Men who use the Internet to satisfy their sexual interest in children seek out others with similar proclivities to boast about their crimes, she said.
“They get validation from each other and their little nest egg of pictures is like currency. Those who have the hottest, or the latest, or the most specific are the big shots online.
“It’s need driven, it’s a compulsion. … That’s how insidious it is, that’s how clever they are. It’s all about sexual gratification. It’s not about anything else.”
OPP Det. Sgt.

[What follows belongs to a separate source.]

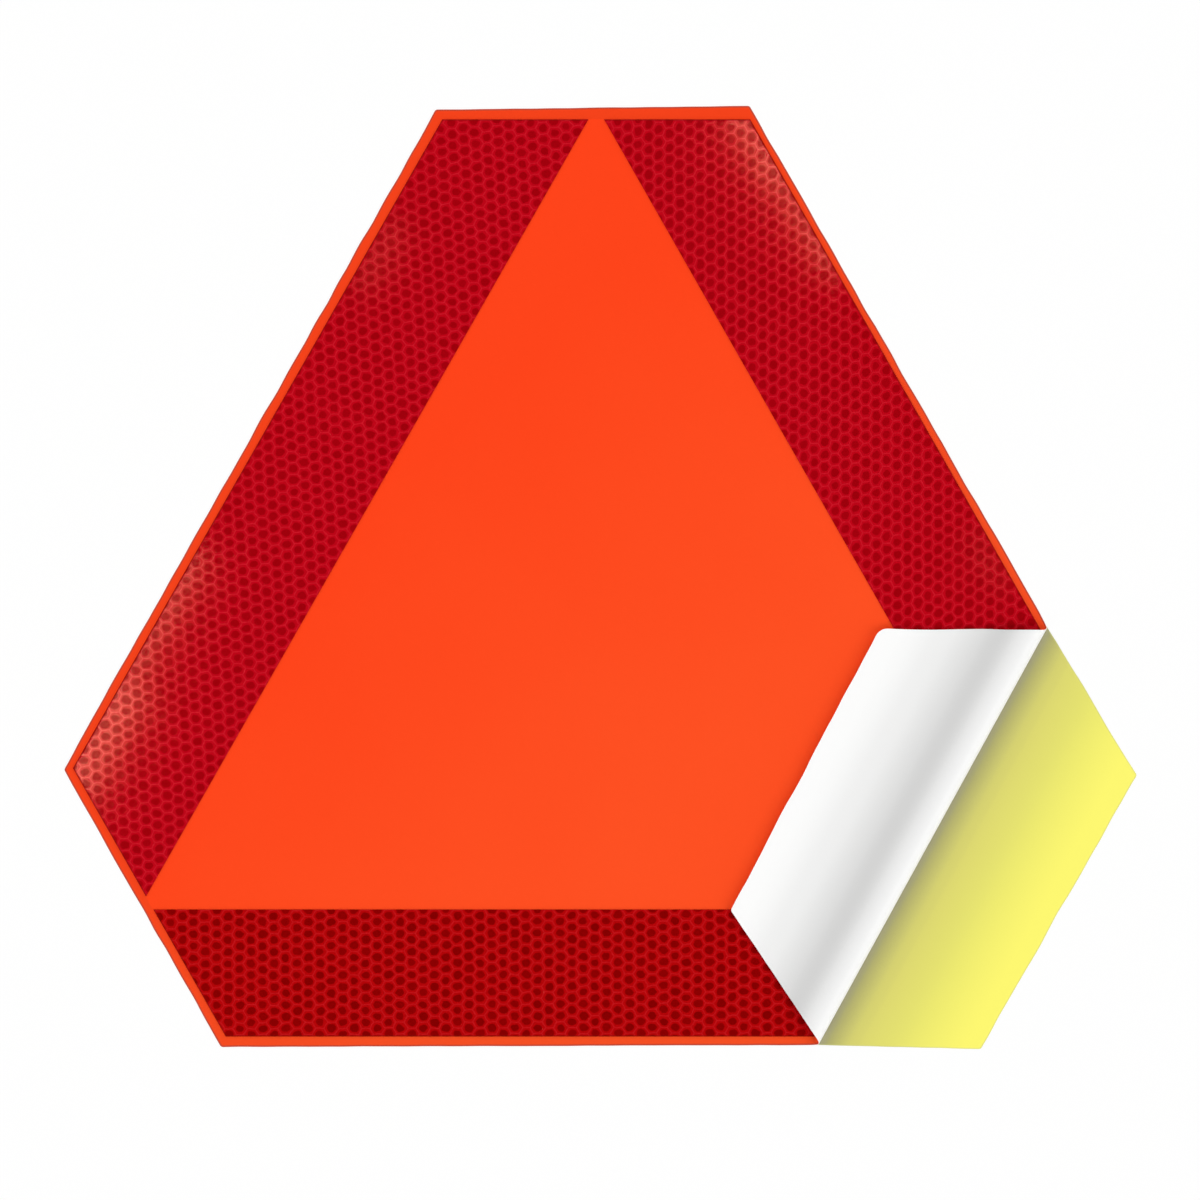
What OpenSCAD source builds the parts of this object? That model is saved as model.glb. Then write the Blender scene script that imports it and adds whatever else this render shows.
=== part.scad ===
// Slow moving vehicle sign in the form of a self-adhesive decal.
// An orange film with three red reflective strips lies on its release liner.
// The lower right corner of the film is peeled up and folded back over the face.
// The frame's origin is the centre of the orange triangle, on the back of the liner.

/* [Orange triangle] */
// Length of the triangle's bottom side, between the points where its sides meet
triangle_base = 351.3; // [330:0.5:370]
// Slope of the triangle's two upper sides, in degrees
side_slope = 60.35; // [59.5:0.05:61.5]

/* [Reflective strips] */
// Width of each red strip
strip_w = 48.7; // [38:0.1:60]
// Distance from the triangle's centre to the strips' ends at the top
top_end_reach = 201.1; // [190:0.1:203]
// Distance from the triangle's centre to the strips' ends at the lower left
left_end_reach = 198.2; // [188:0.2:203]
// Distance from the triangle's centre to the strips' ends at the lower right
right_end_reach = 201.4; // [188:0.2:203]

/* [Orange margins] */
// Margin of film outside the left strip
left_margin = 3.7; // [1:0.1:8]
// Margin of film outside the right strip
right_margin = 2.9; // [1:0.1:8]
// Margin of film below the bottom strip
bottom_margin = 3.7; // [1:0.1:8]
// Margin of film above the strips' ends at the top
top_margin = 4.6; // [1:0.1:8]
// Margin of film beyond the strips' ends at the lower left
left_corner_margin = 3.7; // [1:0.1:8]
// Margin beyond the strips' ends at the lower right, on the liner
right_corner_margin = 4.2; // [1:0.1:8]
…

Frank Goldschmidt, the provincial co-ordinator for strategy concerning illegal Internet activities, often uses what he calls the hallway test when he talks to students about Internet safety.
“If there are things you would feel uncomfortable doing in your school hallway, why would you do it on the Internet?” he asks. “Especially when you don’t know because you can’t normally see who you’re talking to.
“It just totally amazes me when kids are on Facebook and those social gathering networks, how much personal information and photographs they post on these sites of themselves.
“I often ask kids, why do you do that? They say, ‘You know, it’s for my friends.’ My response is, ‘If they are your friends, they already know what you look like, they know where you live, they know how old you are.’
“You’re really just putting seeds out there for people who are preying to find you. As easy as you can put it out there, they can take it down and use it for purposes you wouldn’t want them to use it for.”
He also warns parents not to use the computer as “an electronic babysitter” until they get home from work. And he believes it’s unwise to allow teenagers to have computers in their bedroom.
“It amazes me how many people let kids have video cameras and phones and computers in their bedroom away from everybody else. How can you possibly see what they’re doing? People are leery about letting their kids go to the movie theatres. They need to be just as cautious with their kids going on the Internet.”